You log in to your various DNA tests to see what’s shaking, and see something exciting: a new close relative match! It’s not a name you recognize, but that makes the new match that much more exciting, yes? So you send out the message you have used time and again with new or particularly intriguing matches:

Hi there,

We are a DNA match through my mother’s (or father’s) side. It looks like we share many cousins I’ve been able to identify as sharing my ancestors, (great-grandfather) and (great-grandmother), from (town), Massachusetts. Are those names familiar to you?

I am also from Massachusetts, but now reside in Nebraska. I love connecting with new cousins and sharing family history. You can reach me via Ancestry or email at (email address). I hope to hear from you!

Sincerely,
Wendy Callahan

A sample of the short, but informative message I like to send new matches.

You wait eagerly for a response but, when you receive it, find it’s not nearly as enthusiastic as the ones you normally receive.

“I’m confused,” they may say. “I thought I knew everyone in my family. I took this test and the results aren’t at all what I expected.”

Many of us have been there and a little bit of detective work has led us to what happened, as far as this person’s test: a person they thought of as their biological parent or grandparent wasn’t.

In particularly sensitive situations, it’s a matter of non-paternity being “outed” by the test. What’s a genealogist to do in this situation?

Based on my experience and what I’ve seen with others, I recommend radical empathy. This is the process of striving to understand and share another person’s feelings.

And while this is all well and good, your mileage may vary. Not everyone responds well and part of radical empathy is accepting whatever response you receive, with the understanding that this new cousin is going through something difficult and unexpected.

In my case, it turns out my father has a first cousin whose paternity was not what they expected. This match was confused by the relationship to my father, my sister, and I, as well as a lack of a particular ethnicity in their results. Based on the information made available about the person they believed was their father and compared to our ethnicity results, it was easy to see why they were confused.

I reached out to certain family members and did some other legwork to solve the mystery of how this person was a first cousin to my dad.

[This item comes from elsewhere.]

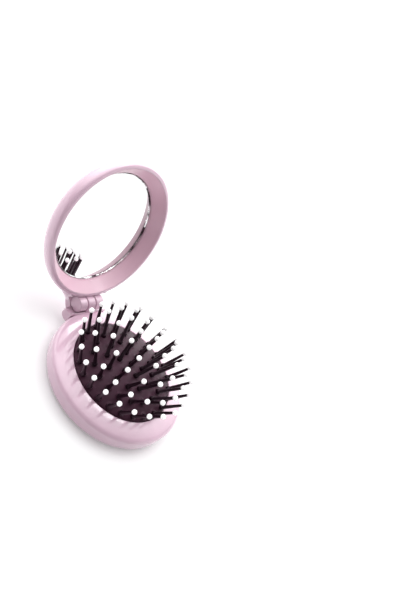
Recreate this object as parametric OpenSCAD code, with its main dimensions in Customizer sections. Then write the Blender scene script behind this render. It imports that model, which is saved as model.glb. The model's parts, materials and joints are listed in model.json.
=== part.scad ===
// Folding pocket hairbrush with a mirror in its lid.
// The brush lies on its back ring with the pins popped out, and the lid stands open against its stop.
// Origin: centre of the finger opening, in the plane of the back. +Z is up and the hinge is at +Y.
// Sections are drawn as [radius, height], and the lid is drawn closed and then swung open.

/* [Base] */
// Outer diameter of the base ring
base_d = 66; // [62:1:80]
// Thickness of the base ring, from its back to the rim of the pad
base_t = 10.8; // [10:0.2:14]
// Diameter of the opening that the rubber pad fills
opening_d = 48.8; // [40:0.4:50]
// Wall thickness of the base shell and the back ring
base_wall = 2.2; // [1.6:0.1:2.4]
// Height by which the front of the ring falls from the pad to the shoulder
front_fall = 1.9; // [1:0.05:2.4]
// Width of the rounded shoulder round the front of the ring
shoulder_w = 1.8; // [1:0.1:3]
// Radial width of the rounding round the back of the ring
back_round = 4; // [3:0.5:5]
// Distance from the side of the base to the line where the back ring begins
seam_in = 1.9; // [1.6:0.1:2.4]
// Width of that line
seam_gap = 0.25; // [0.1:0.05:0.5]

/* [Rubber pad] */
// Height of the popped-out dome above its rim
dome_h = 6.4; // [4:0.2:8]
// Thickness of the rubber
pad_t = 1.3; // [1:0.1:1.8]
// Thickness of the flange that the two rings clamp
flange_t = 1.5; // [1:0.1:2]
// Width of the flange outside the opening
flange_w = 2.6; // [1.8:0.1:2.8]
// Gap between the rubber and the wall of the opening
pad_gap = 0.15; // [0.05:0.05:0.3]
// Diameter of the well round each pin's head, in the back of the rubber
well_d = 4.2; // [3.6:0.1:4.4]
// Depth of that well
well_depth = 0.5; // [0.2:0.05:0.6]

/* [Pins] */
// Distance from the outermost row of pins to the wall of the opening
row_margin = 2; // [1.8:0.1:3]
// Outward tilt of the pins in each row, from the innermost row, in degrees
pin_tilt = [11.4, 21, 28.9, 27.4]; // [0:0.1:32]
// Azimuth of the first pin in every row, in degrees
row_start = 25; // [0:1:60]
// Height of the middle ball above the rim of the pad
tip_h = 20.7; // [17:0.1:22]
// Radius of the dome on which the balls lie
tip_dome_r = 50; // [40:1:70]
// Diameter of the ball on each tip
ball_d = 2.3; // [1.6:0.1:2.6]
// Diameter of a pin below its ball
pin_tip_d = 1.2; // [0.9:0.1:1.4]
// Diameter of a pin above its collar
pin_root_d = 1.7; // [1.4:0.1:2]
// Diameter of the collar that stands on the rubber
collar_d = 2.5; // [2.2:0.1:3]
// Height of the collar
collar_h = 1.3; // [0.8:0.1:2]
// Diameter of the neck that passes through the rubber
neck_d = 1.9; // [1.4:0.1:2]
// Diameter of the head behind the rubber
head_d = 2.9; // [2.4:0.1:3.2]
// Thickness of the head
head_t = 0.8; // [0.5:0.1:1]
// Gap between a pin and the rubber round it
pin_gap = 0.1; // [0.05:0.05:0.15]

/* [Lid] */
// Distance by which the lid's side stands in from the side of the base
lid_in = 0.4; // [0:0.1:1]
// Height of the lid, from its rim to the middle of its back
lid_t = 12.5; // [12:0.1:16]
// Wall thickness of the lid shell and the bezel
lid_wall = 1.1; // [1:0.1:1.4]
// Gap between the lid's rim and the base ring when it is shut
shut_gap = 0.25; // [0.1:0.05:0.6]
// Radial width of the rounded rim of the lid
rim_w = 2.2; // [1.6:0.1:3]
// Squareness of the lid's back, where 2 would be an ellipse
lid_square = 5.5; // [5:0.5:8]
// Diameter of the mirror glass
mirror_d = 53.2; // [44:0.2:54]
// Thickness of the mirror glass
mirror_t = 1; // [0.8:0.1:1.4]
// Width of the ground bevel round the front of the glass
mirror_bevel = 0.3; // [0.1:0.05:0.5]
// Width of the glass that the bezel covers all round
mirror_lap = 0.8; // [0.5:0.1:1.5]
// Depth of the glass below the lip of the bezel
mirror_sink = 1.3; // [1:0.1:3]
// Depth of the glass below the rim of the lid
mirror_depth = 6.3; // [6:0.1:8.3]
// Gap round the glass
mirror_gap = 0.1; // [0.05:0.05:0.3]
// Thickness of the foam tape behind the glass
tape_t = 0.6; // [0.4:0.1:1]
// Width of the ring of foam tape
tape_w = 5; // [3:0.5:8]

/* [Hinge] */
// Distance from the side of the base to the hinge axis
hinge_out = 2.7; // [2.2:0.1:3.4]
// Depth of the hinge axis below the rim of the pad
hinge_drop = 0.4; // [0:0.1:1]
// Diameter of the hinge barrel
barrel_d = 6.8; // [5:0.2:7.2]
// Diameter of the steel pin in the hinge
hinge_pin_d = 1.5; // [1:0.1:2]
// Width of each of the three knuckles
knuckle_w = 4.3; // [3:0.1:5.2]
// Gap between neighbouring knuckles
knuckle_gap = 0.3; // [0.2:0.05:0.5]
// Gap between the barrel and what swings round it
barrel_gap = 0.35; // [0.25:0.05:0.5]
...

It quickly became obvious who among my known paternal family was this person’s parent.

However, the match did not ask for this information, so I did not supply it to them.

In fact, the match stopped talking to me and I accepted this as that person not wanting any information, and furthermore put my energy into understanding why they would feel this way, instead of focusing on my disappointment that they didn’t want contact. The one thing I provided without being asked was medical information about a potentially hereditary disease. That in and of itself confirmed the paternal connection between us both, based on their last response to me.

Accepting that this person didn’t want to continue communication was difficult, but important. This wasn’t about me, but about them. I had to put my feelings aside and put theirs first. I made sure to also let them know that if and when they were ready to talk, I would be here waiting for them. I gave them my phone number and email address and left it at that.

When a DNA match doesn’t want to continue contact, it might be difficult, but try to prioritize their feelings over yours. Even if both of you are processing an unexpected revelation in biological relationships, your way of dealing with it might be different than theirs. As genealogists, we are generally open to these kinds of discoveries. We know – or ought to know! – what we’re possibly getting into with a DNA test.

But not everyone does. So, I believe it is our duty to guide them through those potential hereditary minefields with patience and sensitivity. Let’s be not just genealogists who get excited about new relatives, but also people who care about what our fellow humans are going through in their own discovery process.